Berlusconi

Nicolás Merizalde

Silvio Berlusconi debió llegar a su dantesca eternidad este lunes, pateando al perro como supo hacerlo hasta el último día. Su vida y obra son el espectáculo más curioso de la vida pública italiana en los últimos 50 años. Vinculado con la mafia, construyó un imperio para luego cubrirse con la pátina del empresario exitoso -hombre hecho a sí mismo- sin mística ni filosofía fija porque Berlusconi era la Dolce Vita explosiva, escandalosa, simpática, fálica y excesiva. 

Con esa apetito voraz e indecoroso se lanzó a la política inaugurando un modo y unas formas hasta ese momento novedosas y hoy tristemente comunes. Emparentó espectáculo, comunicación y política hasta volverlas la misma cosa. Jamás fue políticamente correcto porque entendía que el show es más importante que el honor cuando lo que se busca es sólo el éxito. Jamás amamantó sucesores ni dejó el protagonismo, siempre bebió de las fuentes del escándalo y aprovechó el brillo de la televisión, la silicona de las modelos y los gritos del fútbol para rellenar los espacios en blanco que quedaban en su discurso vaciado de ideologías, argumentos o planes. 

Berlusconi no mentía, ofrecía humo y todos lo sabían. Brindó un show e hizo que los demás paguen el precio y de la forma más canallesca se limitaba a ofrecer una narrativa, un sueño, una imagen de vivo vivísimo que ocasionó el aplauso de los que quisieran, pero no han podido.

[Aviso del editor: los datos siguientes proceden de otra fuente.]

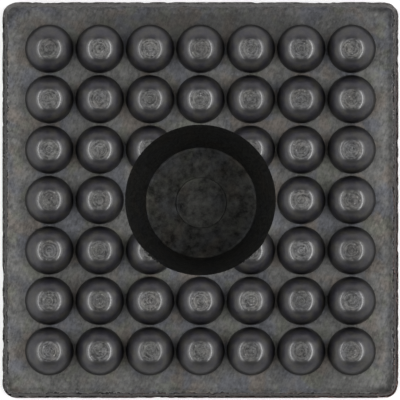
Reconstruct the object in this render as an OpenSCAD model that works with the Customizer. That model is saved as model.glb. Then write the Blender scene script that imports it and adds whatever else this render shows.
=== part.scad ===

Lo han despedido entre funerales de estado luego de las debacles que causó y como buen caudillo se marchó entre cánticos cuasi religiosos. 

Un hombre que fue condenado por prostituir menores y para justificarse dijo que lo había hecho porque pensó que era la sobrina de Gadafi y hacerle el feo era un incidente diplomático. Amigo de Putin y de la mafia, su mayor víctima ha sido la democracia, convertida en reality a la medida. Se fue, pero sus estragos quedan.